The effect of drawing this distinction is to take one of the requirements for granting a stay—the existence of an arbitration agreement—and turn it into an issue of standing that must be considered even before the initial triaging step. The Chambers Judge expressly states this at paragraph 37: “If the party applying is not a party to an arbitration agreement, there is no right to apply for a stay.

Is the better interpretation of section 8(1) that the existence of an arbitration agreement is not a precondition for applying for a stay but rather a precondition for whether a stay should be granted?

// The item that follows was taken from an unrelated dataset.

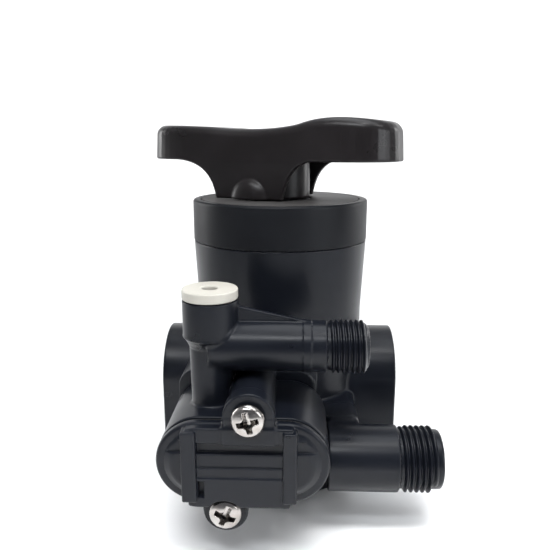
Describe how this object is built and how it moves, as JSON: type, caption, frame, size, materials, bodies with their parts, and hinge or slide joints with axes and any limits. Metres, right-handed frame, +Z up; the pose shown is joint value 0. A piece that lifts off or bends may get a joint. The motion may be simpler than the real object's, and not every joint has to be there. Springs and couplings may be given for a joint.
{
  "type": "manual multiport control valve",
  "caption": "Hand-operated rotary control valve: lever handle over a round cap and body, side ports, front injector module with brine and drain pipe stubs, threaded tank base.",
  "frame": {"origin": "on the valve axis at the underside of the tank thread, where the valve screws into a tank neck", "axes": "+Z up along the valve and handle axis, +X through the side ports towards the drain and brine pipe ends, -Y the front with the injector module"},
  "size_m": [0.1008, 0.1153, 0.1313],
  "materials": {
    "body_plastic": "semi-gloss moulded blue-black",
    "cap_plastic": "semi-gloss moulded black",
    "handle_plastic": "polished moulded warm black",
    "dial_film": "dark printed dial film",
    "white_nylon": "cream white nylon",
    "stainless": "bright stainless",
    "rubber": "matte black rubber",
    "ceramic": "lapped alumina",
    "acetal": "natural acetal"
  },
  "bodies": {
    "valve": {"valve_body": "body_plastic", "cap": "cap_plastic", "dial_plate": "dial_film", "fixed_disc": "ceramic", "disc_seal": "rubber", "spindle_o_ring_lower": "rubber", "spindle_o_ring_upper": "rubber", "cap_o_ring": "rubber", "detent_spring_a": "stainless", "detent_spring_b": "stainless", "base_o_ring": "rubber", "riser_o_ring": "rubber", "injector_body": "body_plastic", "injector_cover": "body_plastic", "cover_gasket": "rubber", "injector_nozzle": "acetal", "injector_throat": "acetal", "injector_o_ring_left": "rubber", "injector_o_ring_right": "rubber", "cover_screw_top": "stainless", "cover_screw_bottom": "stainless", "column_bush": "white_nylon", "drain_flow_washer": "rubber", "brine_flow_button": "rubber"},
    "handle": {"handle": "handle_plastic", "handle_screw": "stainless", "handle_plug": "handle_plastic", "spindle": "body_plastic", "moving_disc": "ceramic", "antifriction_washer": "acetal"},
    "detent_ball_a": {"detent_ball_a": "stainless"},
    "detent_ball_b": {"detent_ball_b": "stainless"}
  },
  "joints": [
    {"name": "handle_turn", "type": "hinge", "parent": "valve", "child": "handle", "pos_m": [0, 0, 0.1], "axis": [0, 0, 1], "range_deg": [0, 240]},
    {"name": "detent_a_drop", "type": "slide", "parent": "valve", "child": "detent_ball_a", "axis": [0, 0, 1], "range_m": [-0.0005, 0], "deforming": ["detent_spring_a"]},
    {"name": "detent_b_drop", "type": "slide", "parent": "valve", "child": "detent_ball_b", "axis": [0, 0, 1], "range_m": [-0.0005, 0], "deforming": ["detent_spring_b"]}
  ]
}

This case illustrates a confusion between the applicant’s burden on an application for a stay of court proceedings and the threshold considerations related to exceptions to competence-competence. The applicant’s burden on a stay application is to demonstrate an “arguable case” that the technical prerequisites for granting a stay are met (see Petrowest, para. 84). In my view, an “arguable case” is not part of the established threshold considerations related to exceptions to competence-competence set out in Dell and Uber. Although the arguable case standard may reflect, or be consistent with, the competence-competence principle, it is not the same as the initial triaging step. The competence-competence principle arises not only in stay applications in favour of arbitration but whenever a jurisdictional issue is raised before the court (see  Dow Chemical Canada ULC v. NOVA Chemicals Corporation, 2023 ABCA 217).